Suffit-il de soutenir l’essor des circuits courts et des Amap pour défendre les intérêts des agriculteurs en zone périurbaine et pérenniser leurs activités face à l’extension des métropoles ?
Evidemment non, défend Anne-Claire Val, présidente de la Chambre d’agriculture de la Drôme et de l’association Sol et Civilisation. Elle était invitée ce 10 juin pour clore la première table ronde, intitulée "La ruralité à l’épreuve d’une nouvelle organisation territoriale", de la conférence organisée par Saf agr’iDées. Le think tank tenait, le même jour, sous la présidence de Laurent Klein, sa première assemblée générale depuis le repositionnement de Saf Agriculteurs de France.
Un nouveau modèle d’organisation ville-campagne reste à inventer. « En sortant du mythe de la solution unique », a expliqué Michel Destot, député de l’Isère, lui aussi invité à la conférence, et en s’inspirant, pourquoi pas, des expériences conduites en Suisse (canton de Genève) et à Nantes.
Dans ce nouveau modèle, l’activité et les territoires agricoles doivent être, selon la présidente de Sol et Civilisation, au cœur des politiques des métropoles.
La ruralité de moins en moins représentée
A ce jour, les agriculteurs français sont de moins en moins nombreux dans les différentes assemblées d’élus territoriaux et nationaux pour défendre la politique rurale qu’il serait judicieux de mettre en place selon eux.
Le passage à 13 régions et la disparition de la moitié des départements dans les prochaines années pourraient renforcer leur isolement. Puisque les Conseils régionaux et généraux sont le plus souvent dirigés par des conseillers issus de milieux urbains, les préoccupations environnementales relèguent parfois au second plan les questions agricoles. Quand il ne s'agit pas d'amalgames entre ce qui relève d’agriculture et d’environnement !
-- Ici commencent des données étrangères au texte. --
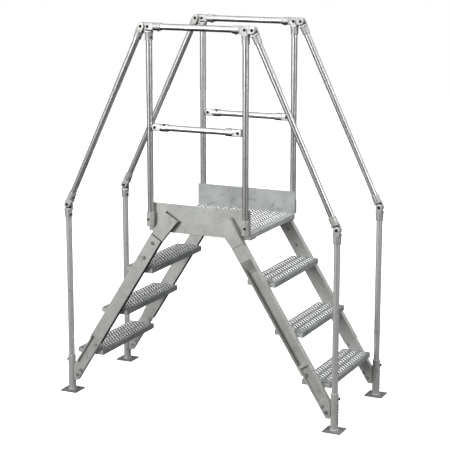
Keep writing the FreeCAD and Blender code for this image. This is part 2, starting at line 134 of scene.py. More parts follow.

Le monde rural est de moins en moins représenté dans les diverses instances politiques et ce mouvement semble irréversible. Par petites touches, les différentes réformes institutionnelles ont réduit le nombre de représentants du monde agricole dans les assemblées des collectivités territoriales (conseils régionaux, départementaux), à l’Assemblée nationale, au Parlement européen et même au Sénat !
Résultat, « ces réformes ont toutes été dans le sens d’un amoindrissement du monde politique dans le monde rural », déplore Erie Giuly, ancien directeur général des collectivités locales et maître de requêtes honoraire au Conseil d’Etat. Et ce n’est pas fini !
Campagne-villes : pot de terre contre pot de fer
Dans quelques années, la disparition de certains départements au profit de métropoles régionales va accentuer le phénomène. Et la fermeture prochaine de sous-préfectures conduira à isoler davantage les agriculteurs des représentants de l’Etat avec lesquels ils collaborent pour réaliser leurs projets.
Au Parlement européen dans les années 1980, huit députés français étaient agriculteurs. A ce jour, ils ne sont plus que deux ou trois alors que le budget de la Pac relève dorénavant de la codécision entre les trois organisations européennes (Conseil, Commission et Parlement).
Le paradoxe de nos sociétés modernes : une part de plus en plus importante de la population urbaine dépend, pour se nourrir, des agriculteurs alors que ces derniers ont le sentiment d’être à l’écart de cette urbanisation croissante.
Pourtant de moins en moins nombreux, les agriculteurs français et européens ont toujours la charge d'entretenir la majorité des territoires. Et plus le temps passe, plus la responsabilité qui pèse sur leurs épaules pour les valoriser est grande.